Enron highlights the urgency of ending the conflicts of interest that undermine the independence of the auditing function. Supposedly "independent" auditors are earning fees as consultants. Consultants are earning fees by serving as supposedly "independent" auditors. To top it off, these questionable activities are all self-regulated by the accountants themselves.

We've forgotten that, while public corporations pay for auditing services, the function is intended to benefit the public at large - to provide the confidence that what they see is what they get in their financial statements. Such confidence is crucial to the fair and effective operation of financial markets and, as with other public goods, it should fall to the government to ensure it.

Specifically, we need to create and enforce clear "scope of practice" rules for auditors, limit the sharing of key employees between auditors and their clients, enhance the ability of the Securities and Exchange Commission to oversee the auditing function and strengthen the independence of the Financial Accounting Standards Board. To that end, Sen. Christopher Dodd (D., Conn.) and I are proposing legislation that would help restore a measure of public confidence in our accounting industry.

As for 401(k) and other defined contribution pension plans, these, too, are in urgent need of reform. With baby boomers moving toward retirement, government created the 401(k) program to encourage retirement savings by allowing workers and employers to defer paying income taxes on contributions made to a pension plan. This incentive has been effective, but the rules make no distinction between encouraging prudent, diversified investment and encouraging risky, concentrated investment.

In my 25 years of investing for myself and managing the investments of others, one fundamental principle has always guided my thinking - diversify, diversify, diversify. The tragic evaporation of Enron employees' life savings resulted, in large part, from ignoring this basic tenet of prudent investment.

Worse than mere concentration, in Enron's case, with 62 percent of 401(k) assets tied up in Enron stock, employees lost their jobs and retirement savings in one fell swoop.

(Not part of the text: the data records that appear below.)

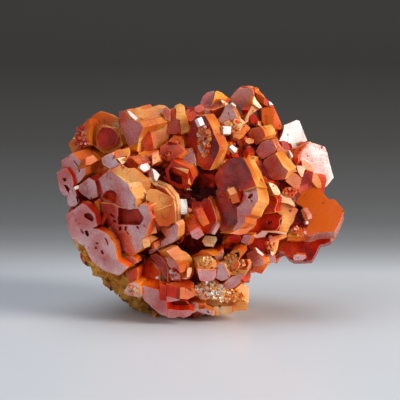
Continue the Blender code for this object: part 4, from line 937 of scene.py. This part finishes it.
def ring_crystals():
    """The crystals over the sides, the top and the back, each with a little scatter of its own."""
    scatter = Random(RING_SEED)
    middle, radii = CRUST[0]
    crystals = []
    for lift, first, last, count, size in RINGS:
        for i in range(count):
            step = i + scatter.uniform(-RING_SHIFT, RING_SHIFT)
            turn = first + (last - first) * step / (count - 1)
            out = looking(turn, lift + scatter.uniform(-RING_LIFT, RING_LIFT))
            reach = scatter.uniform(*RING_REACH)
            at = Vector([m + r * d * reach for m, r, d in zip(middle, radii, out)])
            facing_turn = turn + scatter.uniform(-RING_TURN, RING_TURN)
            facing = (facing_turn, lift + scatter.uniform(-RING_TILT, RING_TILT))
            sides = [scatter.uniform(*RING_SIDES) for side in range(6)]
            roll, apothem = scatter.uniform(0, 60), size * scatter.uniform(*RING_SIZE)
            looks = RING_LOOKS[len(crystals) % len(RING_LOOKS)]
            crystals.append((standing(at, facing, roll), apothem, RING_LENGTH, sides, *looks))
    return crystals


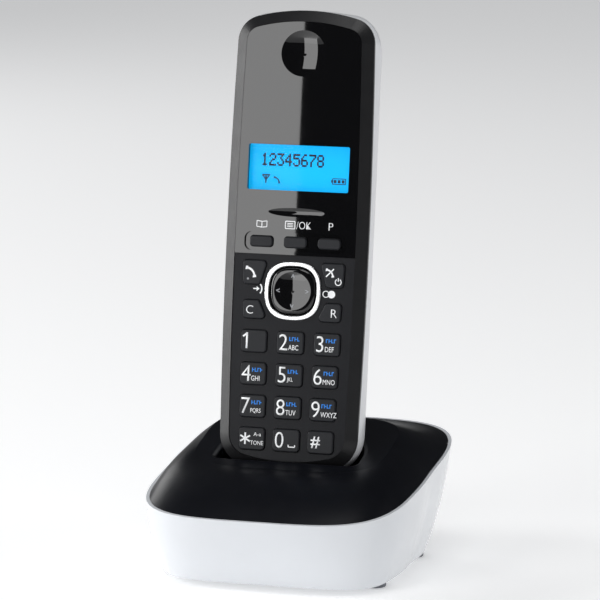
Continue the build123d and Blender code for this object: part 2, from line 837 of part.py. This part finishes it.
with BuildPart() as lower_works:
    add(works.part)
    split(bisect_by=rim_plane.offset(-skirt_overlap), keep=Keep.BOTTOM)

with BuildPart() as top_cover:
    loft(sections=cover_volume(0, 0, 0))
    extrude(superellipse(rim_plane.offset(fit_gap - ledge_drop), rim_half_width - skirt_inset,
                         rim_half_depth - skirt_inset, 4.0), amount=ledge_drop + skirt_overlap)
    add(hollow.part, mode=Mode.SUBTRACT)
    add(lower_works.part)
    add(pocket.part, mode=Mode.SUBTRACT)
    crown = top_cover.faces().filter_by(crown_plane).sort_by(Axis.Z)[-1]
    fillet(crown.inner_wires()[0].edges(), mouth_round)
    with BuildSketch(Plane.XY.offset(post_top)):
        with Locations(post_places):
            Circle(screw_radius)
    extrude(amount=6.0, mode=Mode.SUBTRACT)
    with BuildSketch(across_handset(pocket_floor - skin - 1)):
        with Locations([(side * contact_x, contact_depth) for side in (-1, 1)]):
            Rectangle(contact_width + 0.8, contact_reach + 0.8)
    extrude(amount=skin + 3, mode=Mode.SUBTRACT)
    with BuildSketch(Plane.XY.offset(30)):
        with Locations((0, button_y)):
            Circle(button_radius + 0.3)
    extrude(amount=30, mode=Mode.SUBTRACT)
save(top_cover, "top_cover")

# ---- base: charging contacts, their holder and the locator button --------------------
for name, side in (("charge_contact_left", -1), ("charge_contact_right", 1)):
    with BuildPart() as contact:
        with BuildSketch(across_handset(contact_low)):
            with Locations((side * contact_x, contact_depth)):
                Rectangle(contact_width, contact_reach)
        extrude(amount=contact_top - contact_low)
        fillet(contact.edges().filter_by(Axis.X).group_by(Axis.Z)[-1], 1.0)
        with BuildSketch(across_handset(contact_low)):
            with Locations((side * contact_x, contact_depth)):
                Rectangle(contact_width + 1.6, contact_reach)
        extrude(amount=1.0)
    save(contact, name)

with BuildPart() as contact_holder:
    with BuildSketch(across_handset(contact_low - contact_travel - 2.5)):
        with Locations((0, contact_depth)):
            Rectangle(2 * contact_x + 12, contact_reach + 5)
    extrude(amount=pocket_floor - skin - contact_low + contact_travel + 2.4)
    with BuildSketch(across_handset(contact_low - contact_travel - 0.1)):
        with Locations([(side * contact_x, contact_depth) for side in (-1, 1)]):
            Rectangle(contact_width + 2.2, contact_reach + 0.6)
    extrude(amount=8, mode=Mode.SUBTRACT)
save(contact_holder, "contact_holder")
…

The Pension Protection and Diversification Act that Sen. Barbara Boxer (D., Calif.) and I have proposed will help protect employees from the risks associated with concentrating retirement savings in the stock of a single company. Our bill places a 20-percent cap on the amount of an individual's 401(k) account invested in a single stock. This cap in no way limits individuals from investing other funds as they see fit - but it will restrict the level of risk and direct tax incentives to prudent retirement savings.

Our bill would limit the amount of time employers could prevent employees from selling matching company stock contributions to only 90 days from vesting. The bill also eliminates administrative lockdowns of sales by employees. Surely, individuals should be able to adjust their portfolios under changed circumstances.

Finally, it is difficult to talk about the long failure of government to act in the public interest without also noting the substantial presence of special interests in the fund-raising that fuels our political campaigns.

We don't yet know all the facts about the administration and Enron or any causal connections between contributions and decisions in the executive branch or Congress. But one thing is absolutely certain: If we continue under the current rules, we will forfeit public confidence in our democracy. In political life, as in the markets, the presence or the appearance of conflicts of interest are both destructive.

Enron should be the straw that breaks the back of the opposition to campaign-finance reform. It's time not just to say, but to demand - no more Enrons!

-------------------------------------------
U.S. Senator Jon S. Corzine (D., N.J.) is a former chairman of the Wall Street firm of Goldman Sachs & Co.